• _What you are asked to do_
Print exactly those lines that run from the beginning of the data to the line bearing "Normal=finish.bump(flake, 0.00002, 0.3))", inclusive.

• _Listed entries_
>> BEGIN

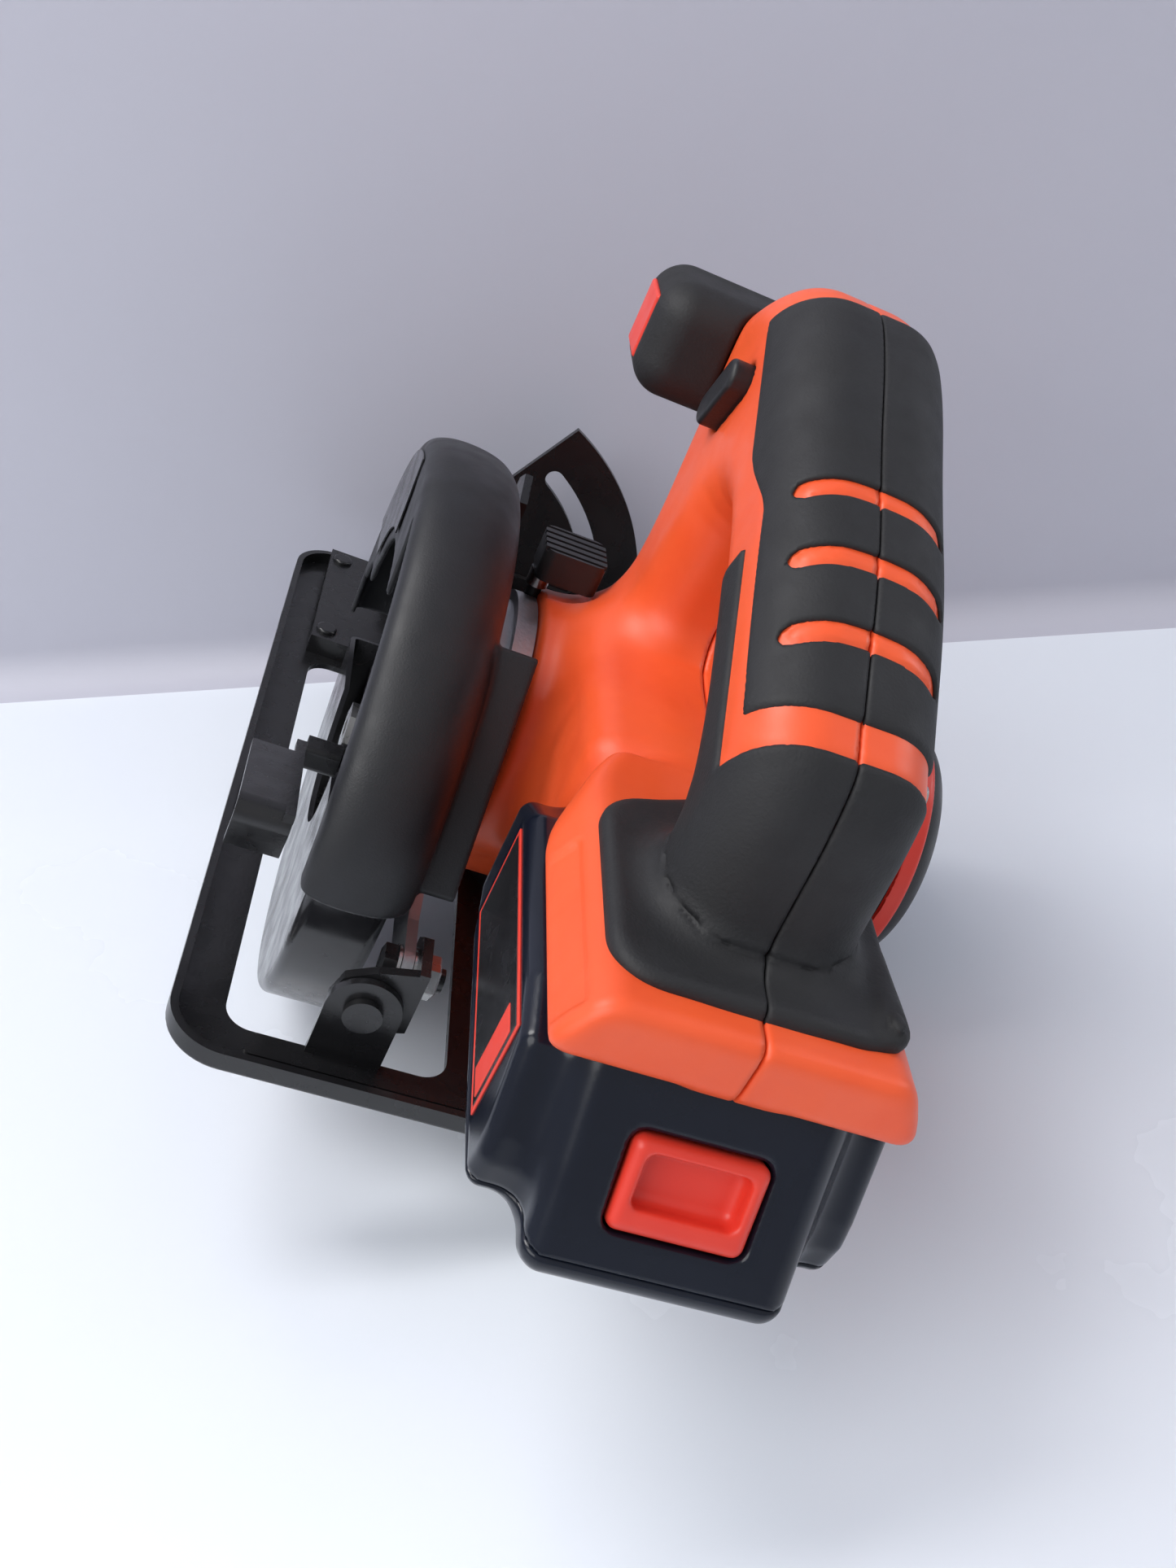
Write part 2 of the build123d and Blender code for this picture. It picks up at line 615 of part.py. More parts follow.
with BuildPart() as armature:
    with BuildSketch(yz(4)):
        with Locations(MOTOR_CENTRE):
            Circle(15.8)
            with PolarLocations(13.6, 12):
                Rectangle(4.6, 2.0, mode=Mode.SUBTRACT)
            Circle(2.5, mode=Mode.SUBTRACT)
    extrude(amount=30)
save("armature", armature.part)
tube("commutator", MOTOR_CENTRE, 45, 55, 8.0, SHAFT_R)
tube("motor_shaft", MOTOR_CENTRE, -45, 61.5, SHAFT_R - RUNNING, 0, 0.3)

with BuildPart() as fan:
    with BuildSketch(yz(-17)):
        with Locations(MOTOR_CENTRE):
            Circle(21)
            Circle(2.5, mode=Mode.SUBTRACT)
    extrude(amount=1.6)
    with BuildSketch(yz(-17)):
        with Locations(MOTOR_CENTRE):
            with PolarLocations(14, 11):
                Rectangle(12, 1.2)
            Circle(6)
            Circle(2.5, mode=Mode.SUBTRACT)
    extrude(amount=8)
save("fan", fan.part)

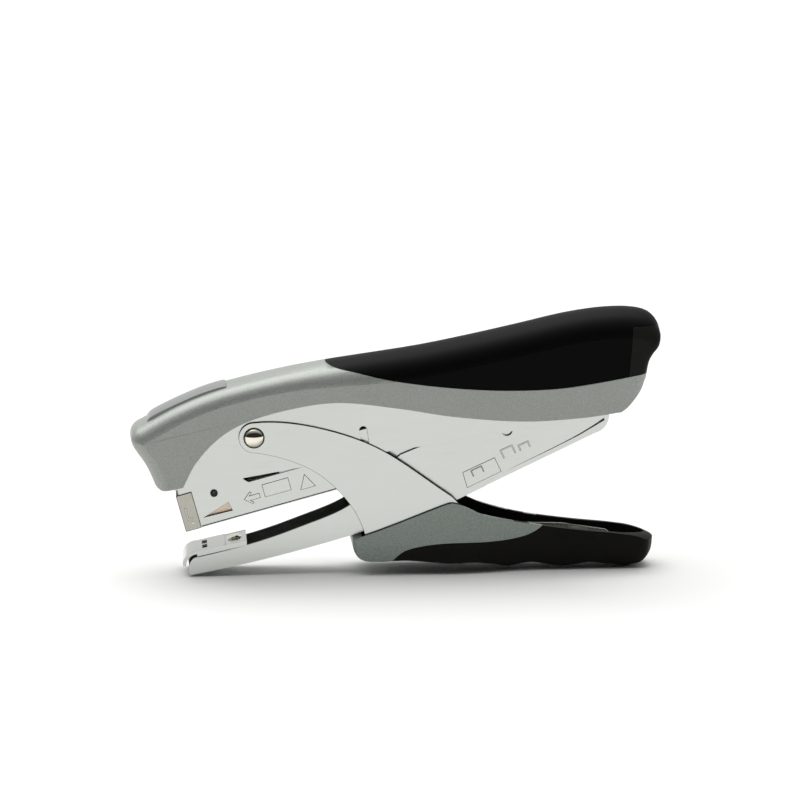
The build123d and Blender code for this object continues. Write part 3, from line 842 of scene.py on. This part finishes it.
def grey_paint(name, dark, light):
    """Metallic grey plastic: very fine bright and dark flakes under a satin skin."""
    finish = Finish(name)
    flake = finish.band(finish.noise(2600.0, 2.0), 0.32, 0.68)
    sparkle = finish.band(finish.noise(4200.0, 1.0), 0.62, 0.72)
    cloud = finish.noise(45.0, 2.0)
    base = finish.tint(flake * 0.8 + cloud * 0.2, dark, light)
    colour = finish.tint(sparkle * 0.35, base, (0.60, 0.62, 0.58))
    rough = 0.34 + flake * 0.14
    return finish.surface(Base_Color=colour, Metallic=0.45, Roughness=rough, Specular_IOR_Level=0.2,
                          Coat_Weight=0.08, Coat_Roughness=0.22,
                          Normal=finish.bump(flake, 0.00002, 0.3))


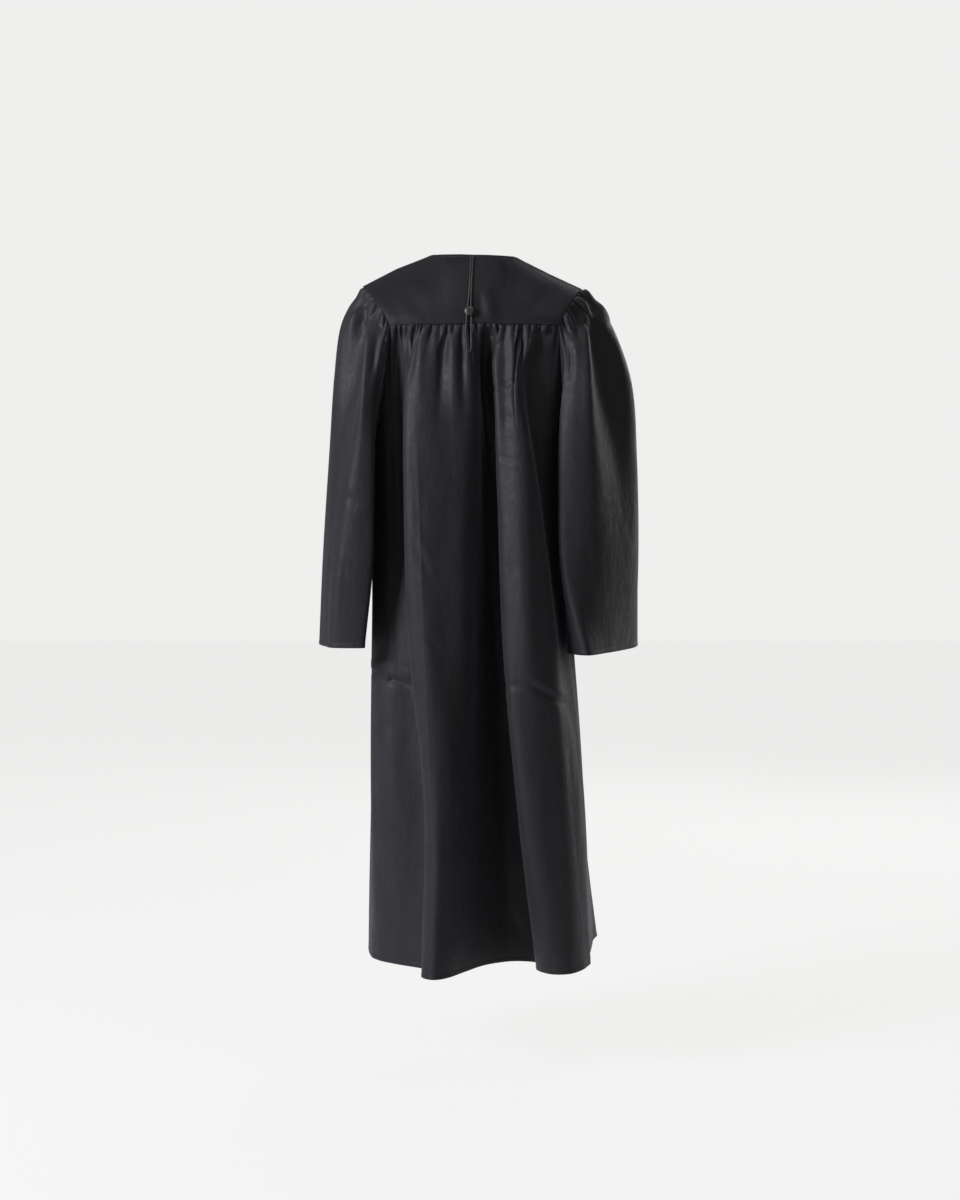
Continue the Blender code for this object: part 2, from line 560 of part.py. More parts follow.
def cord():
    """The loop of thin cord: sewn in at the neck edge, past both sides of the button's shank, hanging below it."""
    stand = 0.5 * WALL + CORD_RADIUS + 0.0005
    # height, X of the middle, half the space between the strands
    strands = (
        ("neck", -0.0020, 0.0055, 0.0017),
        ("upper", -0.0300, 0.0066, 0.0017),
        ("middle", -0.0700, 0.0086, 0.0017),
        ("above_button", -0.0980, 0.0101, 0.0026),
        ("button", BUTTON_Z, BUTTON_X, 0.0040),
        ("below_button", -0.1290, 0.0113, 0.0042),
        ("loop", -0.1550, 0.0122, 0.0052),
        ("loop_turn", LOOP_BOTTOM_Z + 0.0056, 0.0128, 0.0056),
    )
    heights = [-row[1] for row in strands]
    middle = [Vector((row[2], row[3], 0.0)) for row in strands]
    seam = yoke_at(BUTTON_X, BACK_SEAM_Z)[0].y

    def depth(x, z):
        if z > BACK_SEAM_Z + 0.004:
            p, out = yoke_at(x, z)
            return Vector((x, p.y + stand / max(out.y, 0.4), z))
        below = plan_point(line_at_seam(x, CORNER_LEFT, CORNER_RIGHT, BACK_SEAM_Z), z).y
        y = max(below, seam) + stand + 1.15 * GATHER_DEPTH
        return Vector((x, y, z))

    down = [blend(heights[0], heights[-1], k / 26.0) for k in range(27)]
    centre = []
    for h in down:
        m = along(middle, heights, h)
        centre.append((depth(m.x, -h), m.y))
    y = [c[0].y for c in centre]
    for _ in range(3):
        y = [y[0]] + [max(y[k], 0.25 * y[k - 1] + 0.5 * y[k] + 0.25 * y[k + 1]) for k in range(1, len(y) - 1)] + [y[-1]]
    z = [-h for h in down]
    x = [along(middle, heights, h).x for h in down]
    gap = [c[1] for c in centre]
    route = [(x[k] + gap[k], y[k], z[k]) for k in range(len(down))]
    for k in range(1, 8):
        angle = math.pi * k / 8.0
        route.append((x[-1] + gap[-1] * math.cos(angle), y[-1], z[-1] - gap[-1] * math.sin(angle)))
    route += [(x[k] - gap[k], y[k], z[k]) for k in reversed(range(len(down)))]
    curve = bpy.data.curves.new("hood_cord", "CURVE")
    curve.dimensions = "3D"
    spline = curve.splines.new("POLY")
    spline.points.add(len(route) - 1)
    for spot, p in zip(spline.points, route):
        spot.co = (*p, 1.0)
    curve.bevel_depth = CORD_RADIUS
    curve.bevel_resolution = 2
    curve.use_fill_caps = True
    return place("hood_cord", curve, PIECES, GOWN, (0.010, 0.010, 0.012), 0.6)


for old in list(bpy.data.objects):
    bpy.data.objects.remove(old, do_unlink=True)

PIECES = bpy.data.collections.new("graduation_gown")
bpy.context.scene.collection.children.link(PIECES)
GOWN = bpy.data.objects.new("gown", None)
PIECES.objects.link(GOWN)

cloth("yoke_back", lambda c, band, s: back_yoke_point(c / 56.0, s), 56, (), shares(6))
cloth("yoke_front_left", lambda c, band, s: front_yoke_point(1, c / 24.0, s), 24, (), shares(6))
cloth("yoke_front_right", lambda c, band, s: front_yoke_point(-1, c / 24.0, s), 24, (), shares(6))
body_panel("back_panel", 0, SIDE_RIGHT, CORNER_LEFT, CORNER_RIGHT, BACK_GATHERS, 6, 0.4, BACK_ROWS, 0.0003)
body_panel("front_right", SIDE_RIGHT, CENTRE, FRONT_RIGHT, CENTRE, FRONT_GATHERS, 6, 1.9, FRONT_ROWS, 0.0005)
body_panel("front_left", CENTRE, COUNT, CENTRE, FRONT_LEFT, FRONT_GATHERS, 6, 3.1, FRONT_ROWS, 0.0005)
sleeve("sleeve_left", 1, SLEEVE_LEFT, LEFT_CUFF_Z, 0.7)
sleeve("sleeve_right", -1, SLEEVE_RIGHT, RIGHT_CUFF_Z, 2.2)
placket()
button()
cord()
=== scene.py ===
# %% [markdown]
# A black graduation gown, in the shape that it has when worn, seen from behind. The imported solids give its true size
# and its main folds. This lesson dresses them: each cut piece becomes a thin shell of cloth with gathers and creases.

# %% The frame
import math

import bmesh
import bpy
import numpy as np
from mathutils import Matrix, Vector


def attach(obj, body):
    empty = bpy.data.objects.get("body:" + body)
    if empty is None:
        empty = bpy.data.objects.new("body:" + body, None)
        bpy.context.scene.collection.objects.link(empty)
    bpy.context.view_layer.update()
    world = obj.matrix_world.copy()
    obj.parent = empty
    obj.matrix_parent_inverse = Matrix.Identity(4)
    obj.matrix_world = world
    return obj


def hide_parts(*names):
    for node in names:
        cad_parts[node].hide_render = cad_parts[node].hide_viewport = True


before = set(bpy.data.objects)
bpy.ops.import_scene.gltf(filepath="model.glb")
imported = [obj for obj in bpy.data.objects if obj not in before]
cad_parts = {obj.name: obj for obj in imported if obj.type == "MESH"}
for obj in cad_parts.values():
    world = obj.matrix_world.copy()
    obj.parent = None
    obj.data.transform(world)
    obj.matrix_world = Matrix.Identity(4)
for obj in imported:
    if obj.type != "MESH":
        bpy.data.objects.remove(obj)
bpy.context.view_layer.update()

# %% [markdown]
# The cloth's sizes. A satin-faced polyester is about a third of a millimetre thick. It is drawn a little thicker, so
# that its edges catch light at this scale. The heights are those of the seams, the cuffs and the hem.

# %% Sizes in metres
CLOTH = 0.0009
HEM_Z = -1.318
UNDERARM_Z = -0.360
BACK_SEAM_Z = -0.138
FRONT_CORNER_Z = -0.176
FRONT_CENTRE_Z = -0.192
SEAM_GAP = 0.0004
print("yoke seam to hem", round(BACK_SEAM_Z - HEM_Z, 3), "m")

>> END

• _Final result_
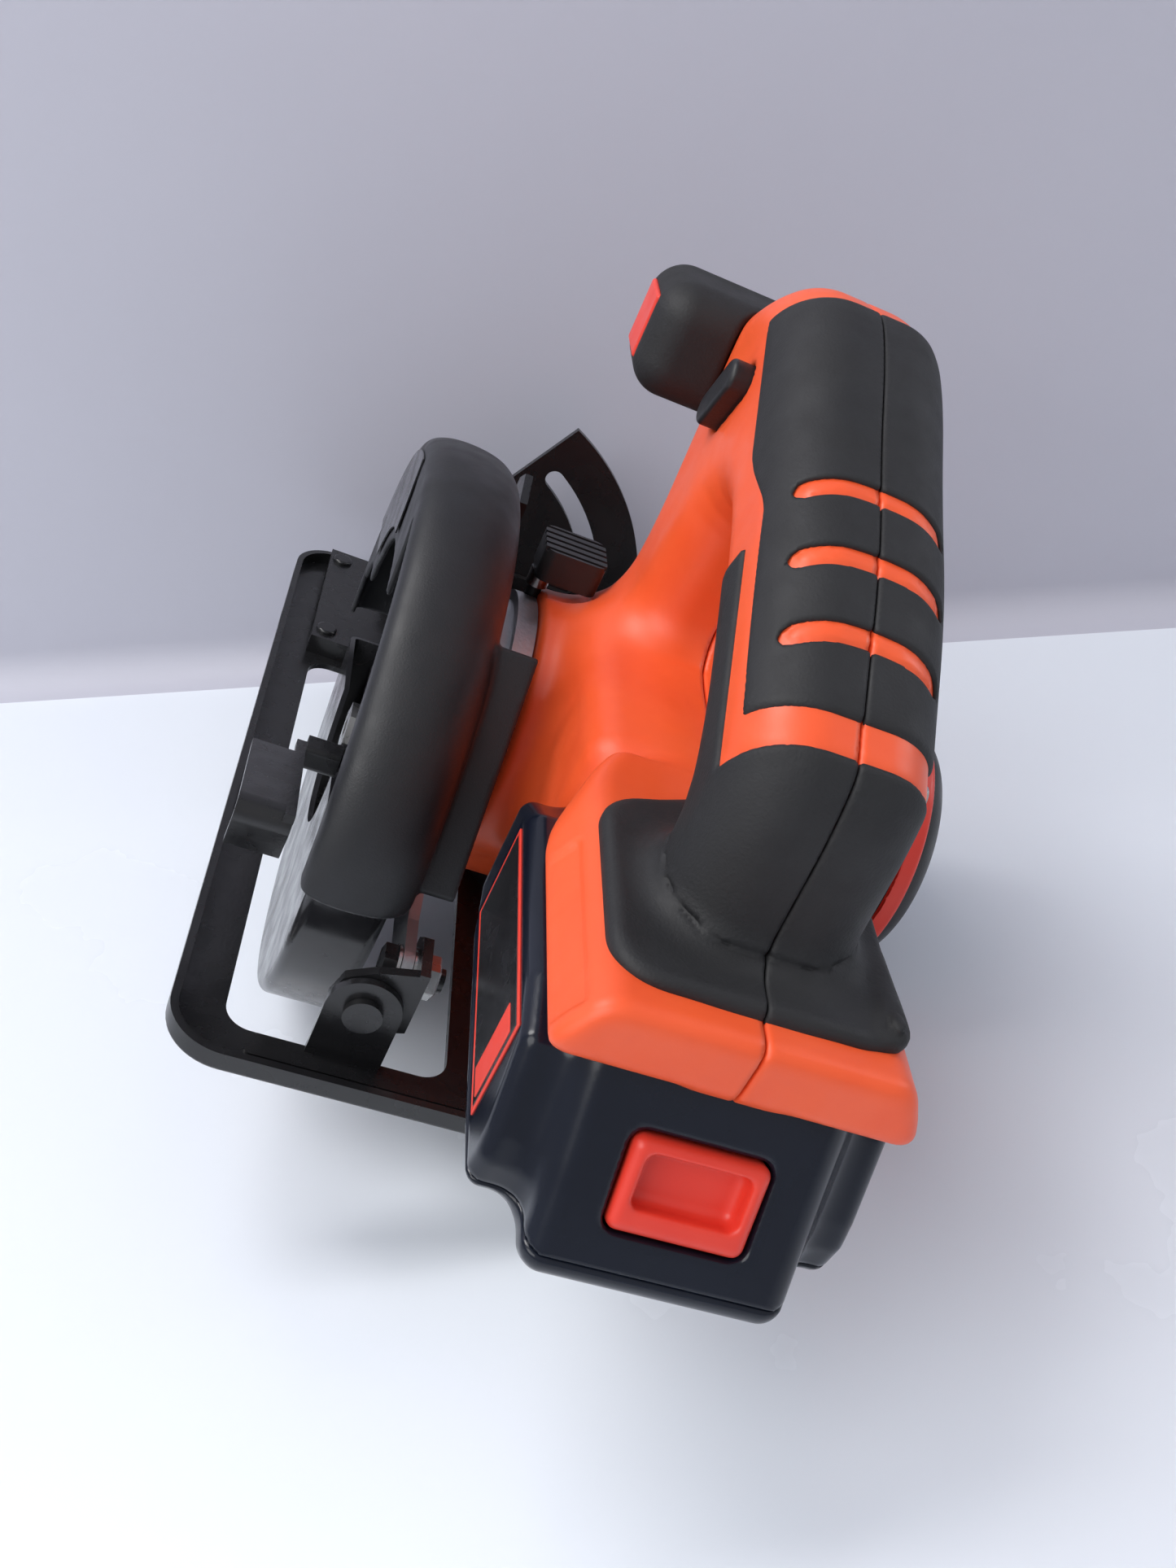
Write part 2 of the build123d and Blender code for this picture. It picks up at line 615 of part.py. More parts follow.
with BuildPart() as armature:
    with BuildSketch(yz(4)):
        with Locations(MOTOR_CENTRE):
            Circle(15.8)
            with PolarLocations(13.6, 12):
                Rectangle(4.6, 2.0, mode=Mode.SUBTRACT)
            Circle(2.5, mode=Mode.SUBTRACT)
    extrude(amount=30)
save("armature", armature.part)
tube("commutator", MOTOR_CENTRE, 45, 55, 8.0, SHAFT_R)
tube("motor_shaft", MOTOR_CENTRE, -45, 61.5, SHAFT_R - RUNNING, 0, 0.3)

with BuildPart() as fan:
    with BuildSketch(yz(-17)):
        with Locations(MOTOR_CENTRE):
            Circle(21)
            Circle(2.5, mode=Mode.SUBTRACT)
    extrude(amount=1.6)
    with BuildSketch(yz(-17)):
        with Locations(MOTOR_CENTRE):
            with PolarLocations(14, 11):
                Rectangle(12, 1.2)
            Circle(6)
            Circle(2.5, mode=Mode.SUBTRACT)
    extrude(amount=8)
save("fan", fan.part)

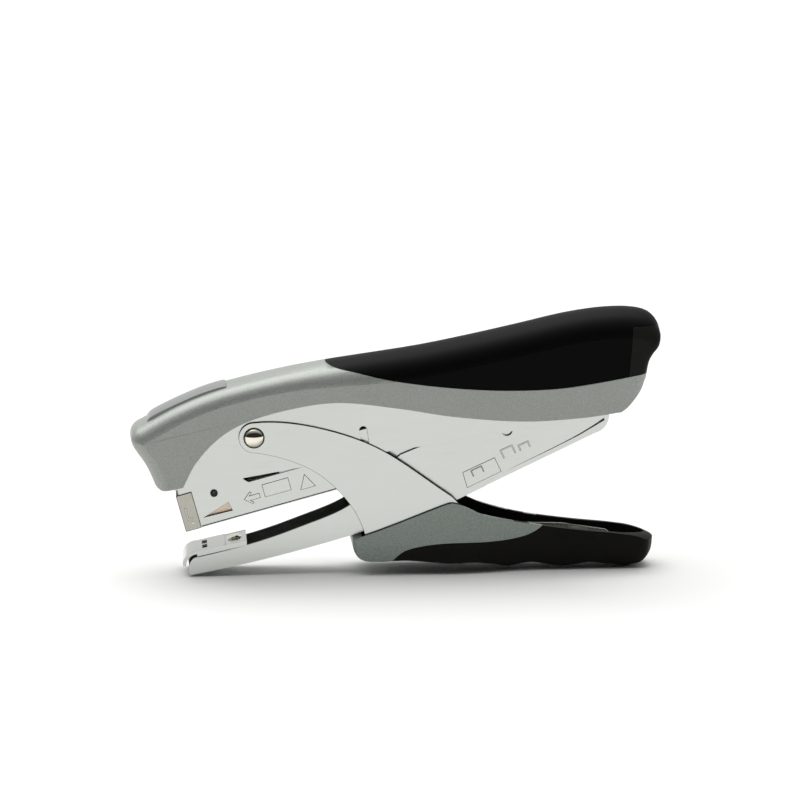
The build123d and Blender code for this object continues. Write part 3, from line 842 of scene.py on. This part finishes it.
def grey_paint(name, dark, light):
    """Metallic grey plastic: very fine bright and dark flakes under a satin skin."""
    finish = Finish(name)
    flake = finish.band(finish.noise(2600.0, 2.0), 0.32, 0.68)
    sparkle = finish.band(finish.noise(4200.0, 1.0), 0.62, 0.72)
    cloud = finish.noise(45.0, 2.0)
    base = finish.tint(flake * 0.8 + cloud * 0.2, dark, light)
    colour = finish.tint(sparkle * 0.35, base, (0.60, 0.62, 0.58))
    rough = 0.34 + flake * 0.14
    return finish.surface(Base_Color=colour, Metallic=0.45, Roughness=rough, Specular_IOR_Level=0.2,
                          Coat_Weight=0.08, Coat_Roughness=0.22,
                          Normal=finish.bump(flake, 0.00002, 0.3))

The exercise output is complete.